During the three and nine months ended September 30, 2024, we recognized a reduction in our income tax expense of $37 million and $111 million, respectively, due to federal tax credits expected to be realized from our RNG investments compared with $2 million and $6 million, respectively, for the comparable prior year periods.

Low-Income Housing We have significant financial interests in entities established to invest in and manage low-income housing properties. We support the operations of these entities in exchange for a pro-rata share of the tax credits they generate. The low-income housing investments qualify for federal tax credits that we expect to realize through 2035 under Section 42 or Section 45D of the Internal Revenue Code.

As a result of adopting ASU 2023-02, we amortize our investments in these entities using the proportional amortization method. Under the proportional amortization method, the equity investment is amortized in proportion to the income tax credits and other income tax benefits received. The amortization expense and the income tax credits are required to be presented on a net basis in income tax expense on the Condensed Consolidated Statements of Operations. Prior to fiscal year 2024, we accounted for our investments in these entities using the equity method of accounting, recognizing our share of each entity’s results of operations and other reductions in the value of our investments in equity in net income (losses) of unconsolidated entities, within our Condensed Consolidated Statements of Operations.

During the three and nine months ended September 30, 2024, we recognized additional income tax expense of $19 million and $56 million, respectively, related to amortization under ASU 2023-02 and a reduction in our income tax expense primarily due to federal tax credits of $26 million and $76 million, respectively. In addition, during the three and nine months ended September 30, 2024, we recognized interest expense of $5 million and $16 million, respectively, associated with our investments in low-income housing properties.
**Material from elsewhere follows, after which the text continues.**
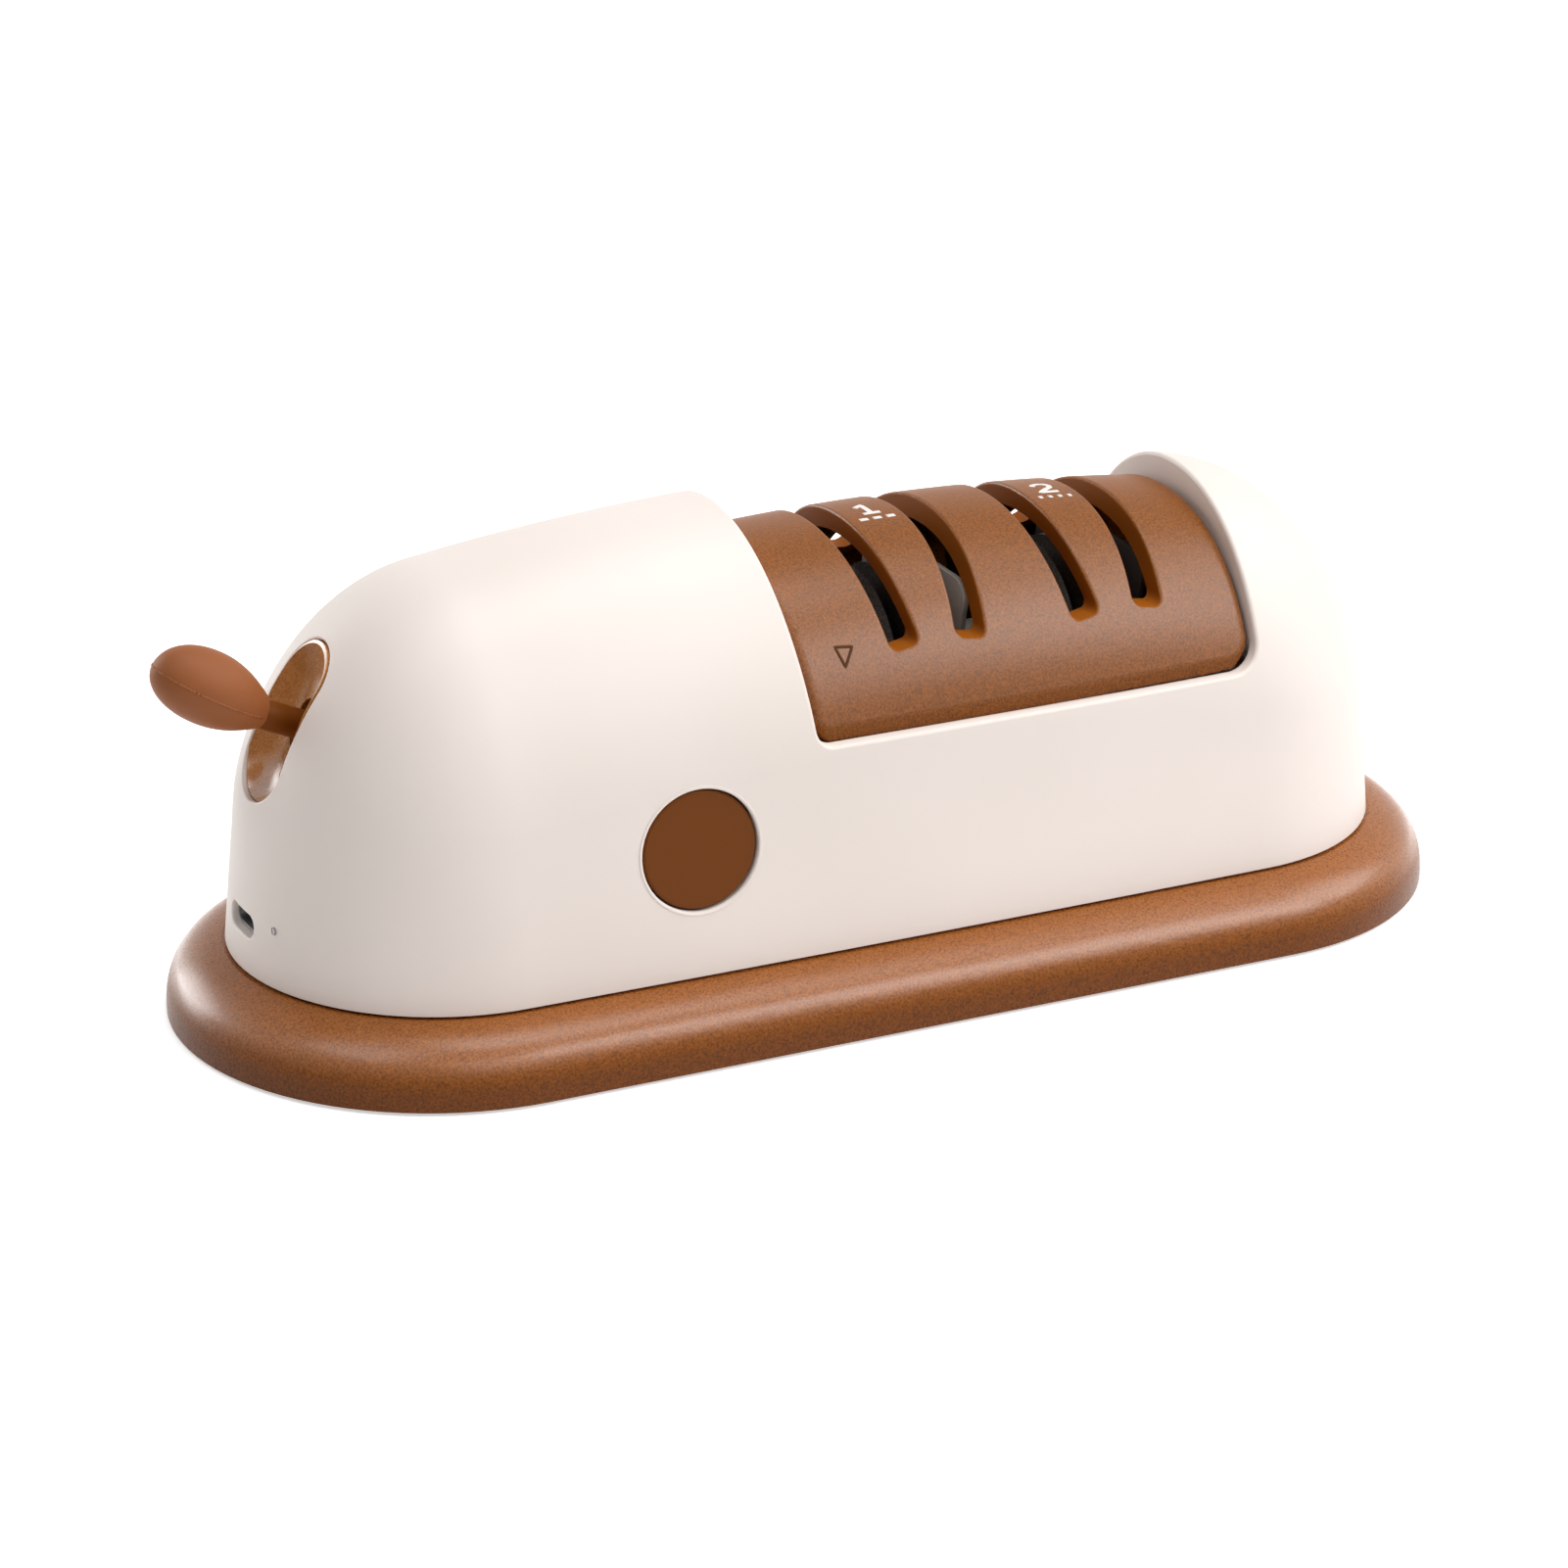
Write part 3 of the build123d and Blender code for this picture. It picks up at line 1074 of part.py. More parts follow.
def guide_pair(pair_x):
    """Two plates along the outer walls of a pair of slots, standing on the tray."""
    slope = math.tan(math.radians(SLOT_LEAN))
    cos_lean = math.cos(math.radians(SLOT_LEAN))
    inner_x = SLOT_HALF_PITCH + SLOT_W / 2 / cos_lean
    low_x = inner_x + slope * (CART_LOW_Z - SLOT_FLOOR_Z)
    high_x = inner_x + slope * (GUIDE_TOP_Z - SLOT_FLOOR_Z)
    with BuildPart() as plate_outline:
        with BuildSketch(Plane.YZ):
            with Locations((0, (CART_LOW_Z + GUIDE_TOP_Z) / 2)):
                RectangleRounded(2 * GUIDE_HALF_W, GUIDE_TOP_Z - CART_LOW_Z, 4.0)
            with Locations((0, CART_LOW_Z + 2)):
                Rectangle(2 * GUIDE_FOOT_W, 4)
            with Locations((0, SHAFT_Z)):
                Circle(6.0, mode=Mode.SUBTRACT)
        extrude(amount=80)
    with BuildPart() as plates:
        for side in (-1, 1):
            with BuildSketch(Plane.XZ):
                with BuildLine():
                    Polyline(
                        (pair_x + side * low_x, CART_LOW_Z),
                        (pair_x + side * high_x, GUIDE_TOP_Z),
                        (pair_x + side * (high_x + GUIDE_T), GUIDE_TOP_Z),
                        (pair_x + side * (low_x + GUIDE_T), CART_LOW_Z),
                        close=True,
                    )
                make_face()
            extrude(amount=30, both=True)
        add(plate_outline.part.moved(Location((-20, 0, 0))), mode=Mode.INTERSECT)
        add(cart_deep.moved(Location((0, 0, -SEAT_GAP))), mode=Mode.INTERSECT)
    return plates.part


save(guide_pair(PAIR_X[0]), "coarse_guides")
save(guide_pair(PAIR_X[1]), "fine_guides")

with BuildPart() as shaft_bushes:
    for bush_x in BUSH_X:
        add(x_rod(BUSH_R, bush_x - BUSH_L / 2, bush_x + BUSH_L / 2))
    add(x_rod(SHAFT_R + SHAFT_FIT, -20, 80), mode=Mode.SUBTRACT)
save(shaft_bushes.part, "shaft_bushes")

CLIP_T = 0.6
clip_x = (PAIR_X[0] - WHEEL_FACE - CLIP_T - 0.02, PAIR_X[1] + WHEEL_FACE + 0.02)
with BuildPart() as grinding_shaft:
    add(x_rod(SHAFT_R, SHAFT_FRONT_X, SHAFT_REAR_X))
    chamfer(grinding_shaft.edges().filter_by(GeomType.CIRCLE), 0.3)
    for groove_x in clip_x:
        with BuildSketch(Plane.YZ.offset(groove_x)):
            with Locations((0, SHAFT_Z)):
                Circle(SHAFT_R + 1)
                Circle(SHAFT_R - 0.5, mode=Mode.SUBTRACT)
        extrude(amount=CLIP_T, mode=Mode.SUBTRACT)
save(grinding_shaft.part, "grinding_shaft")

with BuildPart() as retaining_clips:
    for groove_x in clip_x:
        with BuildSketch(Plane.YZ.offset(groove_x + 0.02)):
            with Locations((0, SHAFT_Z)):
                Circle(4.3)
                Circle(SHAFT_R - 0.5 + SHAFT_FIT, mode=Mode.SUBTRACT)
            with Locations((0, SHAFT_Z + 3)):
                Rectangle(3.4, 6, mode=Mode.SUBTRACT)
        extrude(amount=CLIP_T - 0.04)
save(retaining_clips.part, "retaining_clips")

with BuildPart() as driven_dog:
    add(x_rod(DOG_R, DOG_FRONT_X, BUSH_X[0] - BUSH_L / 2 - RUNNING_GAP))
    with BuildSketch(Plane.YZ.offset(DOG_FRONT_X)):
        with Locations((0, SHAFT_Z)):
            Rectangle(TONGUE_T + 2 * RUNNING_GAP, 2 * DOG_R)
    extrude(amount=TONGUE_L - 0.6, mode=Mode.SUBTRACT)
    add(x_rod(SHAFT_R + SHAFT_FIT, SHAFT_FRONT_X, 0), mode=Mode.SUBTRACT)
save(driven_dog.part, "driven_dog")


def wheel(pair_x, side):
    """A dished grinding wheel; its grit ring faces its slot."""
    inner_x = WHEEL_FACE - WHEEL_T
    with BuildPart() as disc:
        with BuildSketch(Plane.XZ):
            with BuildLine():
                Polyline(
                    (inner_x, SHAFT_R + SHAFT_FIT),
                    (WHEEL_FACE, SHAFT_R + SHAFT_FIT),
                    (WHEEL_FACE, 5.0),
                    (WHEEL_FACE - 1.2, 6.4),
                    (WHEEL_FACE - 1.2, 8.6),
                    (WHEEL_FACE, 9.4),
                    (WHEEL_FACE, WHEEL_R - 0.5),
                    (WHEEL_FACE - 0.5, WHEEL_R),
                    (inner_x + 0.3, WHEEL_R),
                    (inner_x + 0.3, 7.0),
                    (inner_x, 6.0),
                    close=True,
                )
            make_face()
        revolve(axis=Axis.X)
    placed = disc.part if side > 0 else mirror(disc.part, about=Plane.YZ)
    return placed.moved(Location((pair_x, 0, SHAFT_Z)))


save(wheel(PAIR_X[0], -1), "coarse_wheel_left")
save(wheel(PAIR_X[0], 1), "coarse_wheel_right")
save(wheel(PAIR_X[1], -1), "fine_wheel_left")
save(wheel(PAIR_X[1], 1), "fine_wheel_right")

SPACER_GAP = 0.02
gap_half = WHEEL_FACE - WHEEL_T - SPACER_GAP
spacer_spans = [
    (PAIR_X[0] - gap_half, PAIR_X[0] + gap_half),
    (PAIR_X[0] + WHEEL_FACE + SPACER_GAP, PAIR_X[1] - WHEEL_FACE - SPACER_GAP),
    (PAIR_X[1] - gap_half, PAIR_X[1] + gap_half),
]
with BuildPart() as spacer_sleeves:
    for start_x, end_x in spacer_spans:
        add(x_rod(4.0, start_x, end_x))
    add(x_rod(SHAFT_R + SHAFT_FIT, -20, 80), mode=Mode.SUBTRACT)
save(spacer_sleeves.part, "spacer_sleeves")
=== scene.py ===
# %% [markdown]
# # An electric knife sharpener
# The sharpener is a cream moulded housing on a brown skirt. A brown cartridge with four slots lifts
# out of its top, and a leaf-shaped lever sits in the head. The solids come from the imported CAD
# model, which is the fixed frame. This file gives them their light, finishes and small marks.

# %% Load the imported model
import json
import math

import bmesh
import bpy
from mathutils import Matrix, Vector
from mathutils.bvhtree import BVHTree


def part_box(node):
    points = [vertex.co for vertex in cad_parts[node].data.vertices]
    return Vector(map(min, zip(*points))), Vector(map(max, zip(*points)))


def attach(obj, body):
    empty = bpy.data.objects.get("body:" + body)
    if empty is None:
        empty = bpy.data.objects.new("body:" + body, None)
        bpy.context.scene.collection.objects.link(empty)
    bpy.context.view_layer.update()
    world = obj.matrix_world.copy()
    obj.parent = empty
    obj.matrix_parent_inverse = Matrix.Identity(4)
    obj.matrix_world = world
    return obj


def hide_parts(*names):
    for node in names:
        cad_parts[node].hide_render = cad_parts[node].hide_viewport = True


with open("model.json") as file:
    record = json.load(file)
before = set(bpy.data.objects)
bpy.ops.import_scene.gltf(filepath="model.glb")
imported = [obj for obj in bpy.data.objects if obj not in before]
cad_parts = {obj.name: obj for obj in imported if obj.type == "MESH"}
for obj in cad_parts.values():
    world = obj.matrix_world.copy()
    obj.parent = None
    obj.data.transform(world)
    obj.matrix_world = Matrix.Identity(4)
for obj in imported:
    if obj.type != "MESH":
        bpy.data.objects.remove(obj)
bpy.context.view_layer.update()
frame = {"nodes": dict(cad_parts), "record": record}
nodes = frame["nodes"]
MM = 0.001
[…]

See Note 13 for additional information related to these unconsolidated variable interest entities.

During the three and nine months ended September 30, 2023, we recognized $18 million and $43 million of net losses, respectively, and a reduction in our income tax expense of $28 million and $76 million, respectively, primarily due to federal tax credits realized from these investments as well as the tax benefits from the pre-tax losses realized. In addition, during the three and nine months ended September 30, 2023, we recognized interest expense of $3 million and $10 million, respectively, associated with our investments in low-income housing properties. See Note 13 for additional information related to these unconsolidated variable interest entities.